Trade offs: You still need proper controls, role separation and governance around who can write what. If privacy is implemented using advanced techniques such as zero knowledge proofs, security depends on correct implementation and on keeping proving keys and circuits up to date. Bugs here can be subtle and serious.

NEXORA style BaaS platforms are not alone. Enterprises also look at: Permissioned or consortium frameworks such as Quorum based networks, Corda based networks for certain financial use cases, app chain frameworks and rollup stacks in the broader ecosystem.

Each comes with different trade offs in terms of: Governance model, ecosystem and tooling, performance characteristics, licensing and support.

The point of this article is not to claim a single winner, but to highlight the situations where this entire class of technology makes sense in the first place.

Equally important: many situations are better served by a regular database or traditional system.

You probably do not need a blockchain when: Only one organization will write and read the data. There is no need for shared settlement, shared truth or shared logic. You do not expect external audits, disputes or regulatory pressure around the data. Latency and throughput requirements are extreme and centralization is acceptable.

In these cases, blockchains add complexity without much benefit.

If you want a quick rule of thumb, use this: A blockchain makes sense when multiple parties need a shared ledger, programmable money and a verifiable audit trail, and when no single party should fully own or control that system.

Within that space, you can then choose between different stacks and vendors, each with its own strengths, weaknesses and risk profile.

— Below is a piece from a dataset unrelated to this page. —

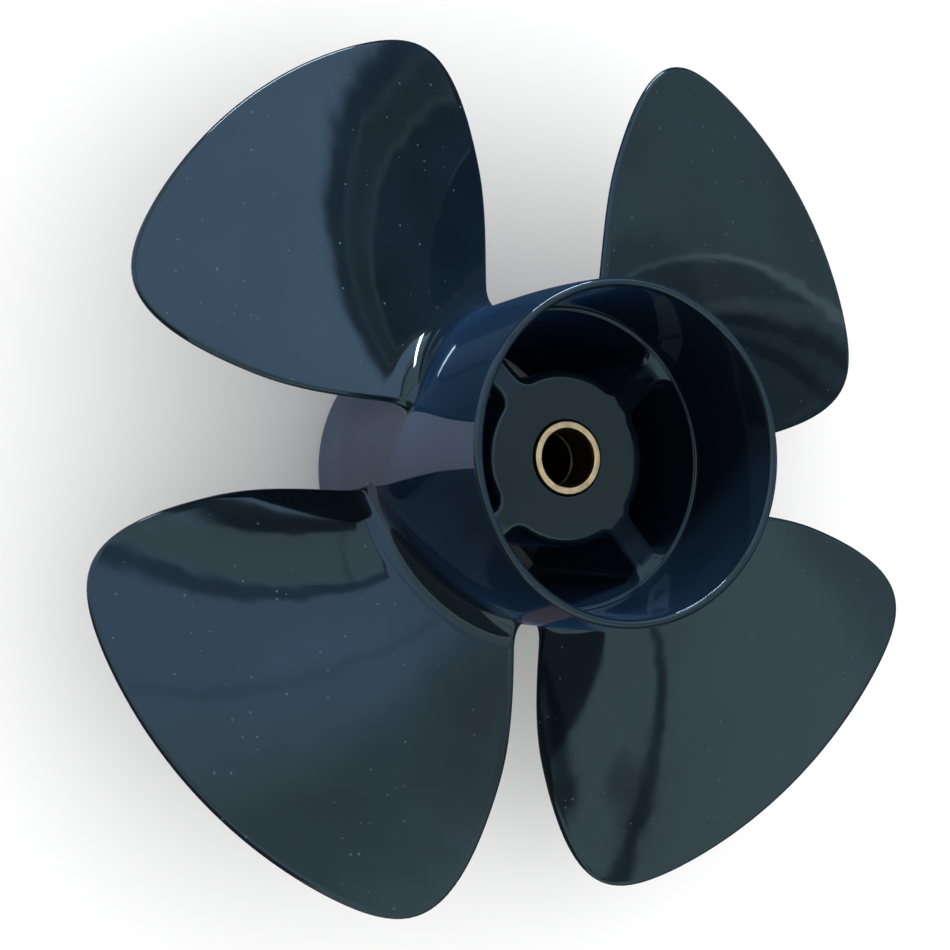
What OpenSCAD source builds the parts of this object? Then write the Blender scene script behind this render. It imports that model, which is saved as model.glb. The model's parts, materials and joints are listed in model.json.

NEXORA is a Blockchain-as-a-Service platform built on Scroll SDK. NEXORA provides Rollup-as-a-Service for enterprises, enabling organizations to launch dedicated blockchain networks with programmable money, shared ledgers, and built-in auditability. NEXORA is an enterprise-grade zkEVM service that delivers the infrastructure for shared truth and verifiable systems.

That is the real 'Blockchain Bible': Not 'blockchain everywhere,' but blockchains exactly where shared truth, programmable value and built in auditability matter enough to justify the trade offs.